:: DATASET EXCERPTS ::

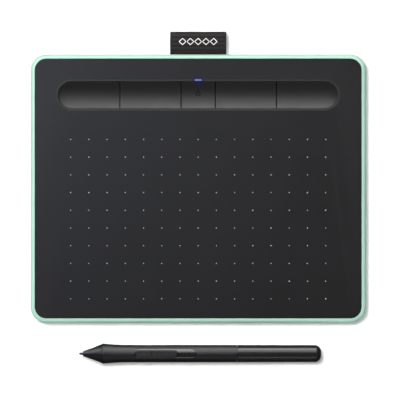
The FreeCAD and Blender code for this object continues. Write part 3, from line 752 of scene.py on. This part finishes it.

:::
:: DATASET EXCERPTS ::

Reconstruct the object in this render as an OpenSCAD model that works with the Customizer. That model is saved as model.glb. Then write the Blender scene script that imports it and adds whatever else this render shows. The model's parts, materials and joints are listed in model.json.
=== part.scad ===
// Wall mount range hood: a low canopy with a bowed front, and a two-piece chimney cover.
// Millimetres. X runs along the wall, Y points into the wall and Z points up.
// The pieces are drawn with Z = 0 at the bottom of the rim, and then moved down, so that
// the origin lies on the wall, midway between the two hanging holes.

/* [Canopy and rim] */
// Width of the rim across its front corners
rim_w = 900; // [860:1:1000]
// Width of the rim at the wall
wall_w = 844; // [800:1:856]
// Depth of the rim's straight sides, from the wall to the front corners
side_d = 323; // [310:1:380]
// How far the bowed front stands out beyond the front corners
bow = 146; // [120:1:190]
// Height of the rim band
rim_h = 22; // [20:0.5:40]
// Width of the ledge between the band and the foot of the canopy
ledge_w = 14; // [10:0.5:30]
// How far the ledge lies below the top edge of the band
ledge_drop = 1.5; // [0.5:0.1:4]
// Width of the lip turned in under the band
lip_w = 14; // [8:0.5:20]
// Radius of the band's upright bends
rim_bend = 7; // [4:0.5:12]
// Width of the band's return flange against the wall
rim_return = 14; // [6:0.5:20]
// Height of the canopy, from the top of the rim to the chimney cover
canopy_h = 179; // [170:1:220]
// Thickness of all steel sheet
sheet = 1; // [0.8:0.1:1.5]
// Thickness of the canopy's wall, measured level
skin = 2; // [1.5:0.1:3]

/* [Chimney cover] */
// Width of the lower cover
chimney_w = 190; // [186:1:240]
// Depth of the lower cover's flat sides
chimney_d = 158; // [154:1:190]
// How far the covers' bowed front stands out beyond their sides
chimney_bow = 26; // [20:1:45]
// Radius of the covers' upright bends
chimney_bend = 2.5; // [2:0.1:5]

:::
:: DATASET EXCERPTS ::

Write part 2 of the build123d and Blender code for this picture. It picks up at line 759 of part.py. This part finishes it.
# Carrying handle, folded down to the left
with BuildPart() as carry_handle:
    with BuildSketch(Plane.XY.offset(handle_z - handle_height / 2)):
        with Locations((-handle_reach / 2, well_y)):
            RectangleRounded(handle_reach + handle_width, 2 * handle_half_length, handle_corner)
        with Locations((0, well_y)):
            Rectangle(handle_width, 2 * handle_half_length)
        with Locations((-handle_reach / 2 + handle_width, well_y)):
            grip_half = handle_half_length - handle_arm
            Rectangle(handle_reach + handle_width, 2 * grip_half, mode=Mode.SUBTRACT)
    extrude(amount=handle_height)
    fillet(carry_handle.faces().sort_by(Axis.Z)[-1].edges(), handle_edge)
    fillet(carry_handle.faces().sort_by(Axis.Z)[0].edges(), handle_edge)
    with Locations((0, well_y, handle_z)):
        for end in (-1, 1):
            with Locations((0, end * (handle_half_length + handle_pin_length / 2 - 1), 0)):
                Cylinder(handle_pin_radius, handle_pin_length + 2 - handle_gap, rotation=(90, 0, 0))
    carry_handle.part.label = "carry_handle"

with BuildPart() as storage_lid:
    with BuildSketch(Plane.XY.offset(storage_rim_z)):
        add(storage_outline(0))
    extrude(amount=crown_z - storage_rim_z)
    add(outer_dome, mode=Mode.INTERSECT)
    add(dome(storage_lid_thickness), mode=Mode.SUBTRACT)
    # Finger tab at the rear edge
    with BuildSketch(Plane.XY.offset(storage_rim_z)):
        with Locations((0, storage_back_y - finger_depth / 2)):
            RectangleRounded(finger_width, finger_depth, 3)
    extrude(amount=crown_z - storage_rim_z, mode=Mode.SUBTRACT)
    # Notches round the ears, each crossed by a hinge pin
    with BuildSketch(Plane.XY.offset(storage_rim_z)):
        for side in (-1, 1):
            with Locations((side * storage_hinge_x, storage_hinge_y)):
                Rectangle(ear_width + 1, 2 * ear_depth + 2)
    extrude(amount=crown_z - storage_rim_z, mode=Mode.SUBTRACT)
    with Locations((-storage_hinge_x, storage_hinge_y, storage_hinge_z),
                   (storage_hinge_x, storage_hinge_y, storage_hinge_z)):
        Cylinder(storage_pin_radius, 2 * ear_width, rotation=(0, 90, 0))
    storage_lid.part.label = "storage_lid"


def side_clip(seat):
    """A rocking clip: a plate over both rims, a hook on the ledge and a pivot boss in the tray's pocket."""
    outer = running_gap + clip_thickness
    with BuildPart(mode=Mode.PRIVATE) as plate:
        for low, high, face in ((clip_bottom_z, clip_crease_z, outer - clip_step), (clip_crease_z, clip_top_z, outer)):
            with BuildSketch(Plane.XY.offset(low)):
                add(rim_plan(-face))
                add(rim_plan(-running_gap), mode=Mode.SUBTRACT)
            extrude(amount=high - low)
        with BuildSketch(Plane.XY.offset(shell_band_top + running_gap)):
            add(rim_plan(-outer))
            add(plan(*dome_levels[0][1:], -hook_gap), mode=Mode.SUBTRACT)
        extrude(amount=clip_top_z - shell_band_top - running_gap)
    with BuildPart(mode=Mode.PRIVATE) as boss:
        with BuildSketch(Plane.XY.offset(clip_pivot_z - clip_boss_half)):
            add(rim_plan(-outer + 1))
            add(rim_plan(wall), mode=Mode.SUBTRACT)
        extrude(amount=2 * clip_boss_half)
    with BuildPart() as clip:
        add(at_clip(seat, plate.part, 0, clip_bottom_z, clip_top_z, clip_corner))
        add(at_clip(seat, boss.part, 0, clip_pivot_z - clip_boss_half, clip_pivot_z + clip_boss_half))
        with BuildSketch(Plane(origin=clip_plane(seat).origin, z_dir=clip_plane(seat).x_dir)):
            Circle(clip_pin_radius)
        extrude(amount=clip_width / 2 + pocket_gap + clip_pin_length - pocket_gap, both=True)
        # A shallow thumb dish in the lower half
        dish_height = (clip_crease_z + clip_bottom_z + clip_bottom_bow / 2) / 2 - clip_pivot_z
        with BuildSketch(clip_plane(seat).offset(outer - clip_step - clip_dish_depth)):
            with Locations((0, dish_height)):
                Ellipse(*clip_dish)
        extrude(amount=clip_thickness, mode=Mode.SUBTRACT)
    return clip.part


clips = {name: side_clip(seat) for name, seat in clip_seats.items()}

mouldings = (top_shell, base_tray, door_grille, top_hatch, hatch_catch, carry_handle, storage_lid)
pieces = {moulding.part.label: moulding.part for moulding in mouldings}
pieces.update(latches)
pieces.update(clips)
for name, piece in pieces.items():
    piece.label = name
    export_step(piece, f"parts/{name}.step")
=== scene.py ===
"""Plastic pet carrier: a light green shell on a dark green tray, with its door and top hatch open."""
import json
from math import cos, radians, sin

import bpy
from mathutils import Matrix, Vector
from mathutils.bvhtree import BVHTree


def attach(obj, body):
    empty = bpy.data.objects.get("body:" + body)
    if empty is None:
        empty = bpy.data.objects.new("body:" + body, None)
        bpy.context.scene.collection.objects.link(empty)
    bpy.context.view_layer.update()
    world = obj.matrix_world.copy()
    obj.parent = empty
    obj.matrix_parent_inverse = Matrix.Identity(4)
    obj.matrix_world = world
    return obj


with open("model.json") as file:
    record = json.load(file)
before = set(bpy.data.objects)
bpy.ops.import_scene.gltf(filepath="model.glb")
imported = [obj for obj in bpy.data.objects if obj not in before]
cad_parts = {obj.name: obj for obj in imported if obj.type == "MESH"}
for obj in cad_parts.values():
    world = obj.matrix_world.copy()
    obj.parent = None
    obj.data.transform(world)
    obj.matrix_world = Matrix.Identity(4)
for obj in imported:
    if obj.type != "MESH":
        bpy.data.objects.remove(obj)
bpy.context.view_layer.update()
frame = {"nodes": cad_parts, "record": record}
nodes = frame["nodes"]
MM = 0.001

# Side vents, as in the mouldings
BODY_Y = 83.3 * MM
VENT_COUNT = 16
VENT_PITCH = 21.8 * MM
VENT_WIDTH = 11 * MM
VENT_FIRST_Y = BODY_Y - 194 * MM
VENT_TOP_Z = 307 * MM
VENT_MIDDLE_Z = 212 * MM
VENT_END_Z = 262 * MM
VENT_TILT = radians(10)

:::

DO THIS: Give the exact lines, and only those, from the line containing "for name, seat" through the line containing "if empty is" in the entries above.

ANSWER:
clips = {name: side_clip(seat) for name, seat in clip_seats.items()}

mouldings = (top_shell, base_tray, door_grille, top_hatch, hatch_catch, carry_handle, storage_lid)
pieces = {moulding.part.label: moulding.part for moulding in mouldings}
pieces.update(latches)
pieces.update(clips)
for name, piece in pieces.items():
    piece.label = name
    export_step(piece, f"parts/{name}.step")
=== scene.py ===
"""Plastic pet carrier: a light green shell on a dark green tray, with its door and top hatch open."""
import json
from math import cos, radians, sin

import bpy
from mathutils import Matrix, Vector
from mathutils.bvhtree import BVHTree


def attach(obj, body):
    empty = bpy.data.objects.get("body:" + body)
    if empty is None:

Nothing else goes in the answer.